→ **DATASET CONTENT**:
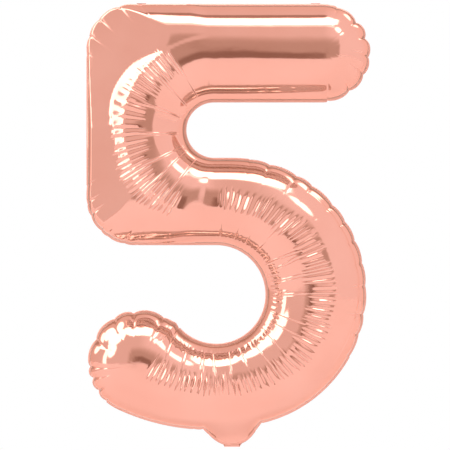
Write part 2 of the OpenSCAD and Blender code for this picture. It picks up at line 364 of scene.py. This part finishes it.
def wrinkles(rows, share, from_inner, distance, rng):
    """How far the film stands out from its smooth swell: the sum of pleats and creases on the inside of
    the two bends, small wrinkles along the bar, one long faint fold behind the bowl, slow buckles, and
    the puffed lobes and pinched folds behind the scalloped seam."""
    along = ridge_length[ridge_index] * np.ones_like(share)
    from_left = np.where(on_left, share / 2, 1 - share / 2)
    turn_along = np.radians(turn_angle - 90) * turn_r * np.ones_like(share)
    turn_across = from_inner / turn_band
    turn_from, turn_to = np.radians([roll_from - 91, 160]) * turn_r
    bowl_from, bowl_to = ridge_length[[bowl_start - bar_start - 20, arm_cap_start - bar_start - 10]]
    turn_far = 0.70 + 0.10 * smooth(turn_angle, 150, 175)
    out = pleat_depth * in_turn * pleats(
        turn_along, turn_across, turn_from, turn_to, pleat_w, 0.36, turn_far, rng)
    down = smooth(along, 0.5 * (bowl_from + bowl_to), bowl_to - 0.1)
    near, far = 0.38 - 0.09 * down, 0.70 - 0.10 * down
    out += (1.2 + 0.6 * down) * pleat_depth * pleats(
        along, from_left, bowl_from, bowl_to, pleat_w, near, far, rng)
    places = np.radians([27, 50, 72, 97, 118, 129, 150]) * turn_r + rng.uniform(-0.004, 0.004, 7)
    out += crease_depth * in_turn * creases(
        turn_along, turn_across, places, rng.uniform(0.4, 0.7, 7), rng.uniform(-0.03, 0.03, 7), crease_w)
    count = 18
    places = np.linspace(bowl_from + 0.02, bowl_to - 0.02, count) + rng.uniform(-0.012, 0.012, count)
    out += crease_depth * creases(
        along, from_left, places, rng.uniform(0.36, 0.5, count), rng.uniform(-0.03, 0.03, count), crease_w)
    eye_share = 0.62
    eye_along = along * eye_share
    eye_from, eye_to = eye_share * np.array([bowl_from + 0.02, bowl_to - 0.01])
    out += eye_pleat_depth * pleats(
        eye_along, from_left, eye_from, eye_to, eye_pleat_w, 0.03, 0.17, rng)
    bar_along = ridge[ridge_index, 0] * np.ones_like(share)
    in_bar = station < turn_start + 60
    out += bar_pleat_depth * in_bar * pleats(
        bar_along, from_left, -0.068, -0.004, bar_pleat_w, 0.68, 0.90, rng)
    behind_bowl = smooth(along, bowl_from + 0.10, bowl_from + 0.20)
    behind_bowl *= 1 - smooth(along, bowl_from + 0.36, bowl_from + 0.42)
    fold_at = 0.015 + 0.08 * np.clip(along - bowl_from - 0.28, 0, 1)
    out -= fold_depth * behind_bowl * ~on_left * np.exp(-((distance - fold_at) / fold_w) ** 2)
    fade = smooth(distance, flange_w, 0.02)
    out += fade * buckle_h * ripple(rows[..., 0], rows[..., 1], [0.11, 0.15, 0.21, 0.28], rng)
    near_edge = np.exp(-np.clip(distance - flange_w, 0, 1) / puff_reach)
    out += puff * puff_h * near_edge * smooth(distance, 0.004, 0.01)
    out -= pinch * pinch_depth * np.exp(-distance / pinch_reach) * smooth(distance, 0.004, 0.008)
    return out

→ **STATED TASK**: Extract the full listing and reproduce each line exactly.

→ **TASK SOLUTION**:
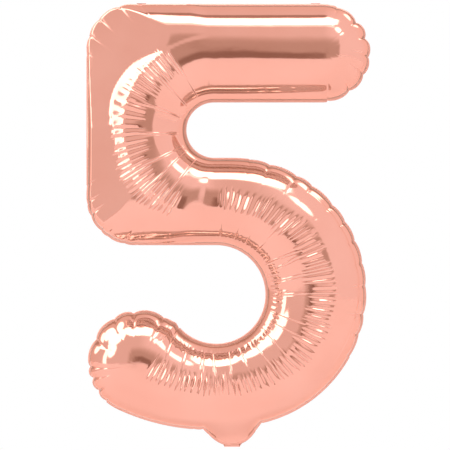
Write part 2 of the OpenSCAD and Blender code for this picture. It picks up at line 364 of scene.py. This part finishes it.
def wrinkles(rows, share, from_inner, distance, rng):
    """How far the film stands out from its smooth swell: the sum of pleats and creases on the inside of
    the two bends, small wrinkles along the bar, one long faint fold behind the bowl, slow buckles, and
    the puffed lobes and pinched folds behind the scalloped seam."""
    along = ridge_length[ridge_index] * np.ones_like(share)
    from_left = np.where(on_left, share / 2, 1 - share / 2)
    turn_along = np.radians(turn_angle - 90) * turn_r * np.ones_like(share)
    turn_across = from_inner / turn_band
    turn_from, turn_to = np.radians([roll_from - 91, 160]) * turn_r
    bowl_from, bowl_to = ridge_length[[bowl_start - bar_start - 20, arm_cap_start - bar_start - 10]]
    turn_far = 0.70 + 0.10 * smooth(turn_angle, 150, 175)
    out = pleat_depth * in_turn * pleats(
        turn_along, turn_across, turn_from, turn_to, pleat_w, 0.36, turn_far, rng)
    down = smooth(along, 0.5 * (bowl_from + bowl_to), bowl_to - 0.1)
    near, far = 0.38 - 0.09 * down, 0.70 - 0.10 * down
    out += (1.2 + 0.6 * down) * pleat_depth * pleats(
        along, from_left, bowl_from, bowl_to, pleat_w, near, far, rng)
    places = np.radians([27, 50, 72, 97, 118, 129, 150]) * turn_r + rng.uniform(-0.004, 0.004, 7)
    out += crease_depth * in_turn * creases(
        turn_along, turn_across, places, rng.uniform(0.4, 0.7, 7), rng.uniform(-0.03, 0.03, 7), crease_w)
    count = 18
    places = np.linspace(bowl_from + 0.02, bowl_to - 0.02, count) + rng.uniform(-0.012, 0.012, count)
    out += crease_depth * creases(
        along, from_left, places, rng.uniform(0.36, 0.5, count), rng.uniform(-0.03, 0.03, count), crease_w)
    eye_share = 0.62
    eye_along = along * eye_share
    eye_from, eye_to = eye_share * np.array([bowl_from + 0.02, bowl_to - 0.01])
    out += eye_pleat_depth * pleats(
        eye_along, from_left, eye_from, eye_to, eye_pleat_w, 0.03, 0.17, rng)
    bar_along = ridge[ridge_index, 0] * np.ones_like(share)
    in_bar = station < turn_start + 60
    out += bar_pleat_depth * in_bar * pleats(
        bar_along, from_left, -0.068, -0.004, bar_pleat_w, 0.68, 0.90, rng)
    behind_bowl = smooth(along, bowl_from + 0.10, bowl_from + 0.20)
    behind_bowl *= 1 - smooth(along, bowl_from + 0.36, bowl_from + 0.42)
    fold_at = 0.015 + 0.08 * np.clip(along - bowl_from - 0.28, 0, 1)
    out -= fold_depth * behind_bowl * ~on_left * np.exp(-((distance - fold_at) / fold_w) ** 2)
    fade = smooth(distance, flange_w, 0.02)
    out += fade * buckle_h * ripple(rows[..., 0], rows[..., 1], [0.11, 0.15, 0.21, 0.28], rng)
    near_edge = np.exp(-np.clip(distance - flange_w, 0, 1) / puff_reach)
    out += puff * puff_h * near_edge * smooth(distance, 0.004, 0.01)
    out -= pinch * pinch_depth * np.exp(-distance / pinch_reach) * smooth(distance, 0.004, 0.008)
    return out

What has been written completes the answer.